▸ DIRECTIONS FOR THIS TASK
Gather, from the listing beneath this task, every line holding the string "FreeCAD".

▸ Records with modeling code
_ _ _ _ _

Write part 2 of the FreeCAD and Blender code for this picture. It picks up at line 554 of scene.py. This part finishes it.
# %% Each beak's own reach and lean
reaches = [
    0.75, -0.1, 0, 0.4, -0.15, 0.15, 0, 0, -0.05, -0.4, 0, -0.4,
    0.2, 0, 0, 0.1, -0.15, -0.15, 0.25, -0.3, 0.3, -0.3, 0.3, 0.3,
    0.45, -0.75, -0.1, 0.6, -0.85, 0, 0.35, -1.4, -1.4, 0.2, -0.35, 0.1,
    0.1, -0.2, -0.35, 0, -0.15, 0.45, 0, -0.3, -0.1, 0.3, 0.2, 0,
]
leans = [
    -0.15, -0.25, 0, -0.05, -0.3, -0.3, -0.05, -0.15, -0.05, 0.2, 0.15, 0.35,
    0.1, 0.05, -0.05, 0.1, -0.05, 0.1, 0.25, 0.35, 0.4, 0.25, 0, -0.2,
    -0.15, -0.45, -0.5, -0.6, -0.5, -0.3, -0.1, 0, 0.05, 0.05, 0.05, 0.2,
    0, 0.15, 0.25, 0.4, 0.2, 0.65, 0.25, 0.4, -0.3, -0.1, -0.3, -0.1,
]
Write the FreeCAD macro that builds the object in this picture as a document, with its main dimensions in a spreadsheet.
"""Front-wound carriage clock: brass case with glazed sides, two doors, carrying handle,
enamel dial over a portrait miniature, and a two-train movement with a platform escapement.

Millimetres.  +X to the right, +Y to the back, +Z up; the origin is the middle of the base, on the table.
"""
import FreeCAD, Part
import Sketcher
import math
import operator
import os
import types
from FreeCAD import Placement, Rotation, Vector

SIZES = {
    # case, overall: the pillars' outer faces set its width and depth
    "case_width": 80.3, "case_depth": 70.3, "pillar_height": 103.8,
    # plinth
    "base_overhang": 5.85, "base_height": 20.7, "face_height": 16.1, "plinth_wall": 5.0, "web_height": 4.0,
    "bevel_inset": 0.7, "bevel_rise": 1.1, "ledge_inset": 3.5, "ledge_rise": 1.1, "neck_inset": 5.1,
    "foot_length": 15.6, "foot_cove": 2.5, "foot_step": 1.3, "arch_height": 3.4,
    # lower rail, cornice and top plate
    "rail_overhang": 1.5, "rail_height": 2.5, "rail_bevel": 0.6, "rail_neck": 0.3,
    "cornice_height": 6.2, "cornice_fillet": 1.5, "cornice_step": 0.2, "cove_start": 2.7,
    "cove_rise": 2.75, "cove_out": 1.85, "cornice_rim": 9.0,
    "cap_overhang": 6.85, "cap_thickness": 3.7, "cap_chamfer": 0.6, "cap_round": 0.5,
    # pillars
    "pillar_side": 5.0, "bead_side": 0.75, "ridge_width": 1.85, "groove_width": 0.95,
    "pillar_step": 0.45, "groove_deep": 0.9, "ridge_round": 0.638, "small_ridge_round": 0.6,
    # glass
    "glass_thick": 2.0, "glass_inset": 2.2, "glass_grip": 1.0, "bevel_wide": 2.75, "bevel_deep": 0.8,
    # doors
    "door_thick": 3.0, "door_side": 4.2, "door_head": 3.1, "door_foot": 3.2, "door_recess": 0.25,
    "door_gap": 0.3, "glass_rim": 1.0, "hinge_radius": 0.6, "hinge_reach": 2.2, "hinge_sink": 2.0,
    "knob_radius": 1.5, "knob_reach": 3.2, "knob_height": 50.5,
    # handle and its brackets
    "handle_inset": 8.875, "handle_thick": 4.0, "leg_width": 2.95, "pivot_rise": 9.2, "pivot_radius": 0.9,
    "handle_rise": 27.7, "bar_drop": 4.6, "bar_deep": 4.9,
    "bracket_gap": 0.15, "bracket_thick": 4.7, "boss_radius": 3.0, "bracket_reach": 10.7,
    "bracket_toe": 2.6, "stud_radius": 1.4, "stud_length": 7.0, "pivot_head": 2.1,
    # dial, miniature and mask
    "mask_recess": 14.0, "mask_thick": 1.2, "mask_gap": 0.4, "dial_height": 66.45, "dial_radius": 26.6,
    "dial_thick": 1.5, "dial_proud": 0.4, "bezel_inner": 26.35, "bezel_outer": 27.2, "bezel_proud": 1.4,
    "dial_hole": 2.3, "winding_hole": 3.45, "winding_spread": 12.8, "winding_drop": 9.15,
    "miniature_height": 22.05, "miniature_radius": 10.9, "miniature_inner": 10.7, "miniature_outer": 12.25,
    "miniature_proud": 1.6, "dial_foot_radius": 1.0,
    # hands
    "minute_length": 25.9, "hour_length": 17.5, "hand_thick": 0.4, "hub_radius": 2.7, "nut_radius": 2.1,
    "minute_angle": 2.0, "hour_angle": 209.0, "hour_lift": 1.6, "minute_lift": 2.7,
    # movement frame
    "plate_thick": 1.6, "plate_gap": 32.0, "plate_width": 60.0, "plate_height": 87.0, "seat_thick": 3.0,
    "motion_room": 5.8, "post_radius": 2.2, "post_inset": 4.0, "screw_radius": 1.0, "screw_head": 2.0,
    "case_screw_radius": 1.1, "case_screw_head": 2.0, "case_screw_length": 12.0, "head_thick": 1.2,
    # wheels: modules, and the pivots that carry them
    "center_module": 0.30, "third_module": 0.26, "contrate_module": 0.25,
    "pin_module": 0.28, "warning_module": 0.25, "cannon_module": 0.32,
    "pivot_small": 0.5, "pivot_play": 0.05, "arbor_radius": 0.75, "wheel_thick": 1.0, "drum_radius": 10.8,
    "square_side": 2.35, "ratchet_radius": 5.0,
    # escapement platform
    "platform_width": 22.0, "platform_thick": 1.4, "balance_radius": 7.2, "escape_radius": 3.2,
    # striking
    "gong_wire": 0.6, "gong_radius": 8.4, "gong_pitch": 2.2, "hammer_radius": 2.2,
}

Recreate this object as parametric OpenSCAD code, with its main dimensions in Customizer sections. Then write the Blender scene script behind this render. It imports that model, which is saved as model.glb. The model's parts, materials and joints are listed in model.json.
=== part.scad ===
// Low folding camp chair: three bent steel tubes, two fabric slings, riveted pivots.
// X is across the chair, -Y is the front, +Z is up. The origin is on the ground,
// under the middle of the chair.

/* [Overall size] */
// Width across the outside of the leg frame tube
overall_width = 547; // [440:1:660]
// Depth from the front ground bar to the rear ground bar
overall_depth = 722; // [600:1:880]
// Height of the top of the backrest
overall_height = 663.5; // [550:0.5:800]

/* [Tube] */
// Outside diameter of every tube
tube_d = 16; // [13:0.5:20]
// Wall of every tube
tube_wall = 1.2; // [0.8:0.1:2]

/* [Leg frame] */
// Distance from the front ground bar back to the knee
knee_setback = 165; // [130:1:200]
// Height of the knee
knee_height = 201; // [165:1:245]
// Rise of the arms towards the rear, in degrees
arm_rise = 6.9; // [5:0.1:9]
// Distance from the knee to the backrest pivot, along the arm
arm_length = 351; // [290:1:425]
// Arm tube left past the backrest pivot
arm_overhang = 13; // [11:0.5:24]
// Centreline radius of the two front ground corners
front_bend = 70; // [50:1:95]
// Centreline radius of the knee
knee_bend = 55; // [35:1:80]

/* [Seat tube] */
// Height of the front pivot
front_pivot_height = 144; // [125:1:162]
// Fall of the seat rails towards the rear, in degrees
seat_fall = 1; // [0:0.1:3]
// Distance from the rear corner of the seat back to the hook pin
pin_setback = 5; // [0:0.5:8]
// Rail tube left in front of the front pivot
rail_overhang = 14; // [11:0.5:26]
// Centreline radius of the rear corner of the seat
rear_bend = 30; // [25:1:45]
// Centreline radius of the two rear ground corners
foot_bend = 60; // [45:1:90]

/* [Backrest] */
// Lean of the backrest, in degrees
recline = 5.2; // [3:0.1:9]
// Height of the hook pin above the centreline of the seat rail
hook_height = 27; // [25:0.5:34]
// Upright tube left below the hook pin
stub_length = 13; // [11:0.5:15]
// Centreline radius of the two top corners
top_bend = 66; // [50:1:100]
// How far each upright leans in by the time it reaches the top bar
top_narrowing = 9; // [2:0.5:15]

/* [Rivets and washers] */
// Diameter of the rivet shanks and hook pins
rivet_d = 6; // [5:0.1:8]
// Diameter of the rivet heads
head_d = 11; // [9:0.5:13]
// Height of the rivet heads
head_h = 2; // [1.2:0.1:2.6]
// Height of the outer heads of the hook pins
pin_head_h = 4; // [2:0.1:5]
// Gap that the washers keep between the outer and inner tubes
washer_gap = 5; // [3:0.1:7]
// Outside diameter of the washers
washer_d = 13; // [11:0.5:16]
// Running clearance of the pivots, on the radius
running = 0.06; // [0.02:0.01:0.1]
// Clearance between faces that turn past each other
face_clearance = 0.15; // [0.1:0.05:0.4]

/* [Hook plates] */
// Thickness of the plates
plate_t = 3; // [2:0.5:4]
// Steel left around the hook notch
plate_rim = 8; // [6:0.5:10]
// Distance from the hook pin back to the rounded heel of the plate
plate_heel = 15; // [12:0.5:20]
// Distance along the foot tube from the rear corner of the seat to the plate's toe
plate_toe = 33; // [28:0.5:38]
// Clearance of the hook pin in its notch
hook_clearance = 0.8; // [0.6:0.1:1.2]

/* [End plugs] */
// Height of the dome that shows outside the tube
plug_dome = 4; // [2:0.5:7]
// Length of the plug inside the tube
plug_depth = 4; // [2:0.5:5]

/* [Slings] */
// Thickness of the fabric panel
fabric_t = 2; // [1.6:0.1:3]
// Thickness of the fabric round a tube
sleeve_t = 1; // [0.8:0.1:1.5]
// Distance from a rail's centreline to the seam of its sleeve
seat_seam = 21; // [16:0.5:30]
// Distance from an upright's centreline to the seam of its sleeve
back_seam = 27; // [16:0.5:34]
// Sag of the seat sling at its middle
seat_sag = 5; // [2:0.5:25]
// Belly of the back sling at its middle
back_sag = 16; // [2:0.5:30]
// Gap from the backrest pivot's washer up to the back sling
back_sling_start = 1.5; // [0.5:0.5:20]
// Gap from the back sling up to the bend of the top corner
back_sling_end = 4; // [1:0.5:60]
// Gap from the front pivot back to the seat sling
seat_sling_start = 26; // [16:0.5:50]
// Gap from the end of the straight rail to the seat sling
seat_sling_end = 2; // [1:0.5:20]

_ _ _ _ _

▸ TASK RESULT
Write part 2 of the FreeCAD and Blender code for this picture. It picks up at line 554 of scene.py. This part finishes it.
Write the FreeCAD macro that builds the object in this picture as a document, with its main dimensions in a spreadsheet.
import FreeCAD, Part
from FreeCAD import Placement, Rotation, Vector